I get a boner when I listen
to a Hohner.
That's not funny! You people make me thick.
HMD's Harmonicas of mass destruction
I will board this plane, only if the pilot is a Kamikaze driver.
First, do no harm(onica).
After this incident the FAA is
installing BLUES BLACK BOXES
on all commercial airplanes.
Why would anybody want to harm Monica? Someone else left the stain on her dress.
Enough is enough! I have had it with these motherfucking anti-harmonica rants on this motherfucking blog!
Yes, what would "Stevie 99" say?
In the unlikely event of a harmonica emergency, it will be very helpful for you to follow the instructions of the flight attendants and flight crew and exit the aircraft as quickly as possible.
Flotation Devices: Life vests (under seat) and some seat cushions can be used as flotation devices, however by placing one firmly over your mouth and nose you may be able to smother yourself quickly and painlessly.

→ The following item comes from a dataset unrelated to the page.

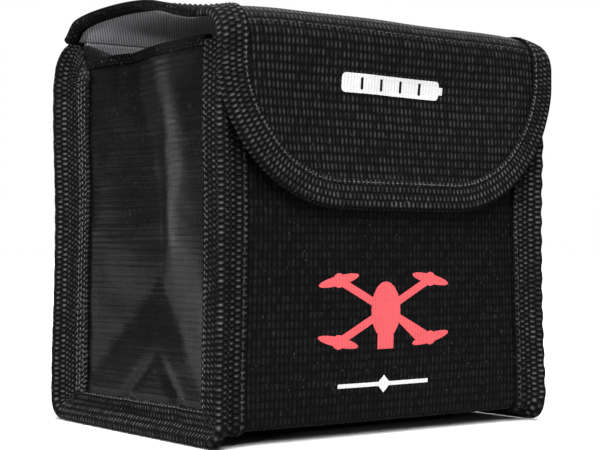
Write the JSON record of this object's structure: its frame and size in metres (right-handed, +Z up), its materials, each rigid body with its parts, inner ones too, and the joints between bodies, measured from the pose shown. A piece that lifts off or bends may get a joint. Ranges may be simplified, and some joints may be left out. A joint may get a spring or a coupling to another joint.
{
  "type": "lipo battery safe bag",
  "caption": "Box-shaped fire-resistant cloth bag for drone batteries, with gusseted sides and a hook-and-loop flap over the top.",
  "frame": {"origin": "middle of the footprint, on the surface that the bag stands on", "axes": "+Z up, the flap's side of the bag faces -Y, and +X is to the right as seen from the flap"},
  "size_m": [0.15, 0.1241, 0.1512],
  "materials": {
    "coated_black_cloth": "black coated glass-fibre cloth, satin",
    "silver_glass_cloth": "silver-grey glass cloth with a fine dark mesh",
    "black_webbing": "black ribbed binding tape",
    "hook_and_loop": "matt black hook and loop",
    "black_thread": "black polyester thread",
    "red_print": "red screen print",
    "white_print": "white screen print"
  },
  "bodies": {
    "bag": {"back_panel": "coated_black_cloth", "bottom_panel": "coated_black_cloth", "front_emblem": "red_print", "front_line_mark": "white_print", "front_panel": "coated_black_cloth", "gusset_hem_left": "black_webbing", "gusset_hem_right": "black_webbing", "gusset_left": "coated_black_cloth", "gusset_lining_left": "silver_glass_cloth", "gusset_lining_right": "silver_glass_cloth", "gusset_right": "coated_black_cloth", "lining_strip": "silver_glass_cloth", "loop_strip": "hook_and_loop", "mouth_hem": "black_webbing", "seam_binding_back_left": "black_webbing", "seam_binding_back_right": "black_webbing", "seam_binding_bottom_left": "black_webbing", "seam_binding_bottom_right": "black_webbing", "seam_binding_front_left": "black_webbing", "seam_binding_front_right": "black_webbing", "seam_thread_left": "black_thread", "seam_thread_right": "black_thread"},
    "lid": {"lid_binding_left": "black_webbing", "lid_binding_right": "black_webbing", "lid_lining": "silver_glass_cloth", "lid_shell": "coated_black_cloth", "lid_thread_left": "black_thread", "lid_thread_right": "black_thread"},
    "flap": {"flap_binding": "black_webbing", "flap_cell_mark": "white_print", "flap_lining": "silver_glass_cloth", "flap_shell": "coated_black_cloth", "flap_thread": "black_thread", "fold_thread": "black_thread", "hook_strip": "hook_and_loop"}
  },
  "joints": [
    {"name": "lid_fold", "type": "hinge", "parent": "bag", "child": "lid", "pos_m": [0, 0.0472, 0.1455], "axis": [-1, 0, 0], "range_deg": [0, 170]},
    {"name": "flap_fold", "type": "hinge", "parent": "lid", "child": "flap", "pos_m": [0, -0.0505, 0.1444], "axis": [-1, 0, 0], "range_deg": [0, 170]}
  ]
}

Oxygen Masks: An oxygen mask may drop from the overhead compartment if off-key soloing occurs. Ignore it. This will increase the chance of you passing out before being able to help your children or other passengers, because they will be happy to die too.
In case of too many Monday night jammers onboard:
1. Move away from the amateurs.
2. Stay low. The air is quieter close to the floor.
3. If possible, use a wet napkin or handkerchief to plug your ears.
4. The flight crew will guide you on the proper procedures to evacuation, assuming they haven't already jumped out of the plane.